INFORMATION SHOWN:
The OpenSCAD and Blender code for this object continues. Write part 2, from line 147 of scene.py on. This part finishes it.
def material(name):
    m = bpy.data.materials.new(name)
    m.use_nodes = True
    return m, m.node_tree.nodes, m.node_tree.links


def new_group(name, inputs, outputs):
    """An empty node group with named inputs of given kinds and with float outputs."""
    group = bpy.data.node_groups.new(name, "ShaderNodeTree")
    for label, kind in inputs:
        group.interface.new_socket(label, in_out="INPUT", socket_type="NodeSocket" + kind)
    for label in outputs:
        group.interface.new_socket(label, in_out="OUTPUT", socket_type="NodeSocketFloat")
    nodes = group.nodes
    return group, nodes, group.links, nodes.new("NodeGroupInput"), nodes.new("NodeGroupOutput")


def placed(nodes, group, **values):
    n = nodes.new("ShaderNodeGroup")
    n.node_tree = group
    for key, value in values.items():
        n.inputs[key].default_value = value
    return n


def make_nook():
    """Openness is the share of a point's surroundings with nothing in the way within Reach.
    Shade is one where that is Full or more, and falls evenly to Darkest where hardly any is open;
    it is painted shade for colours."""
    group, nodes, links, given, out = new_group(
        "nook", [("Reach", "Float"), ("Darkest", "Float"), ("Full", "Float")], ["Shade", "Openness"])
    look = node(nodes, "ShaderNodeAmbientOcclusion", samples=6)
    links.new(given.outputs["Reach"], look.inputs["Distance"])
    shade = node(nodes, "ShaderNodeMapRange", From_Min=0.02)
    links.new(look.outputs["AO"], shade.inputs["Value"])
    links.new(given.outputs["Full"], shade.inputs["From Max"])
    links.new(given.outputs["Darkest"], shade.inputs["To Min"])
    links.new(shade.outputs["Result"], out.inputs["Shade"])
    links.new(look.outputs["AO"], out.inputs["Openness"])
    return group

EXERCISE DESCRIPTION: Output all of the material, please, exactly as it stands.

CORRECT RESULT:
The OpenSCAD and Blender code for this object continues. Write part 2, from line 147 of scene.py on. This part finishes it.
def material(name):
    m = bpy.data.materials.new(name)
    m.use_nodes = True
    return m, m.node_tree.nodes, m.node_tree.links


def new_group(name, inputs, outputs):
    """An empty node group with named inputs of given kinds and with float outputs."""
    group = bpy.data.node_groups.new(name, "ShaderNodeTree")
    for label, kind in inputs:
        group.interface.new_socket(label, in_out="INPUT", socket_type="NodeSocket" + kind)
    for label in outputs:
        group.interface.new_socket(label, in_out="OUTPUT", socket_type="NodeSocketFloat")
    nodes = group.nodes
    return group, nodes, group.links, nodes.new("NodeGroupInput"), nodes.new("NodeGroupOutput")


def placed(nodes, group, **values):
    n = nodes.new("ShaderNodeGroup")
    n.node_tree = group
    for key, value in values.items():
        n.inputs[key].default_value = value
    return n


def make_nook():
    """Openness is the share of a point's surroundings with nothing in the way within Reach.
    Shade is one where that is Full or more, and falls evenly to Darkest where hardly any is open;
    it is painted shade for colours."""
    group, nodes, links, given, out = new_group(
        "nook", [("Reach", "Float"), ("Darkest", "Float"), ("Full", "Float")], ["Shade", "Openness"])
    look = node(nodes, "ShaderNodeAmbientOcclusion", samples=6)
    links.new(given.outputs["Reach"], look.inputs["Distance"])
    shade = node(nodes, "ShaderNodeMapRange", From_Min=0.02)
    links.new(look.outputs["AO"], shade.inputs["Value"])
    links.new(given.outputs["Full"], shade.inputs["From Max"])
    links.new(given.outputs["Darkest"], shade.inputs["To Min"])
    links.new(shade.outputs["Result"], out.inputs["Shade"])
    links.new(look.outputs["AO"], out.inputs["Openness"])
    return group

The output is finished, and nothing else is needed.